Airline or hotel branded cards offer perks tied to a specific airline or hotel chain: priority boarding, elite night credits, room upgrades, and airline fee credits. These are valuable only if you consistently use that specific airline or chain.

Premium cards charge annual fees (often $95–$500+) but bundle benefits like lounge access, travel credits, concierge services, and higher rewards rates. The economics only work if you use those benefits and spend enough to earn back the fee.

No-annual-fee cards keep earnings simple but typically offer lower rewards rates and fewer perks. They're better for casual travelers or those just starting out.

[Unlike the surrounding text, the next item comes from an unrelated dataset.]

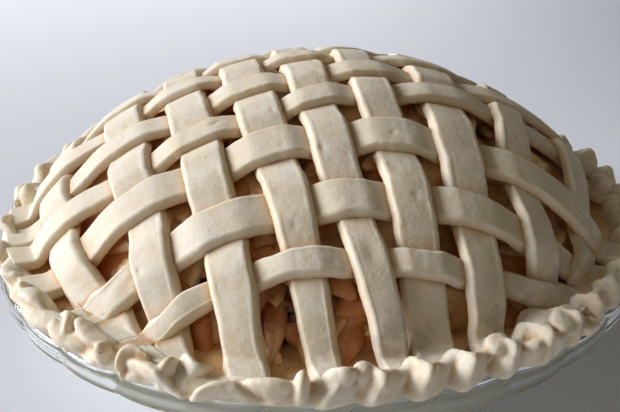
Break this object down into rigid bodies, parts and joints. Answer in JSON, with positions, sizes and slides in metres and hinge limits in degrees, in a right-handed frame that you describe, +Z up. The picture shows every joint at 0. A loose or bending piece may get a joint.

What Actually Costs You Money

Beyond the card itself, consider:

  • Foreign transaction fees—typically 1–3% per international purchase. Many travel cards waive this, which saves real money on international trips
  • Annual fees—premium cards charge them; budget cards don't
  • APR on balances—if you carry debt, interest rates (usually 15–25%) will dwarf any rewards
  • Redemption costs—some programs charge more in points for the same flight or hotel

What Requires Your Own Assessment

You'll need to honestly answer:

  1. How much do you actually travel? Frequent international travel justifies premium annual fees and specialized benefits; occasional domestic trips may not.
  2. What's your spending pattern? If you spend $2,000 a month broadly, a 2% cash-back card might earn more than a card with higher category rewards you rarely use.
  3. Do you value status? Elite airline benefits, lounge access, and concierge services matter only if you'll use them.
  4. Will you use the card actively? Some cards offer sign-up bonuses worth $500–$1,000 equivalent—but only if you meet spending requirements within a set timeframe.
  5. Can you pay the full statement balance monthly? If not, interest charges will eliminate any benefit.

The best travel card for you is the one that matches your actual behavior and spending—not what sounds impressive or what your frequent-traveling colleague uses. Compare specific cards side by side, calculate what you'd actually earn on your typical annual spending, factor in any annual fee, and verify that redemption options align with how you actually book travel.